The times had truly changed. Before, our house was able to withstand killer typhoons like Milenyo or the triple threat of Violeta, Winnie and Yoyong. La Mesa Dam kept on overflowing through the years but we were safe and sound at home. But I cannot say that for the present time. In my humble opinion, the reason why it now floods occasionally in our place is that whenever the water was release from the dam and it takes the scraps of materials from the makeshift houses of the squatters, it piles up an become an obstruction somewhere and hinder the free flowing of the river. Also, our surroundings lacked trees that absorb the rain water.

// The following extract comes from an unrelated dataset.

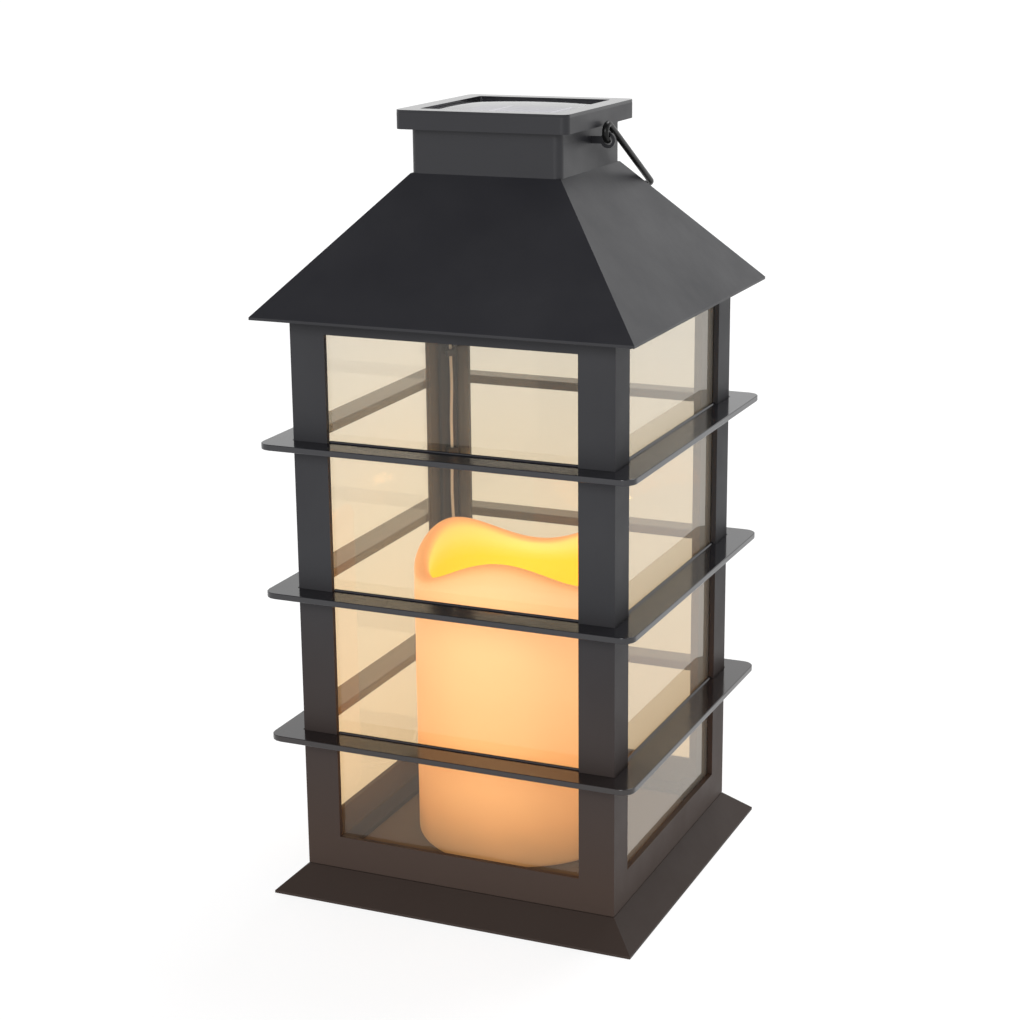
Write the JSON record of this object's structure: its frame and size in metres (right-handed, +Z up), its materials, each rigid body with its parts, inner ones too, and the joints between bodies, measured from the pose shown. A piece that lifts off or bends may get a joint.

There is a solution to this problem: Political Will. Months after the occurrence of Ondoy, people from the government started asking the squatters living near the creek to leave that place and they will be settled in their own house and lot in Rodriguez, Rizal. The squatters refused and after a while, there is no more action from the government. In Filipino, nagkalimutan na lang. Now, weeks after that mega-monsoon here are the government people again asking the squatters to leave and be relocated elsewhere. Had they possessed political will in the first place, I’m sure this monsoon flooding could have been prevented. I want to see real action now. Real relocation of the squatters and informal settlers. Real long-term flood control plan and infrastructures. Real political will. No more band-aid  and provisional solution. No more instant noodles and canned goods solution. Now that the sun is rising again, it’s time to work on our long-term solution. Let us not wait for the tragedy to happen again for the third time.

And in the end, maybe we all don’t need to lose our precious homes anymore.

Clandestine Woe. This picturesque photo was taken by UST’s Quadricentennial Photographer, Paul Quiambao. It depicts a beautiful, tranquil scene at first sight but in fact is the UST Chapel and Main Bulding surrendering to the great flood caused by the monsoon rains. I was beyond words and emotions when I first saw this. This must never happen again.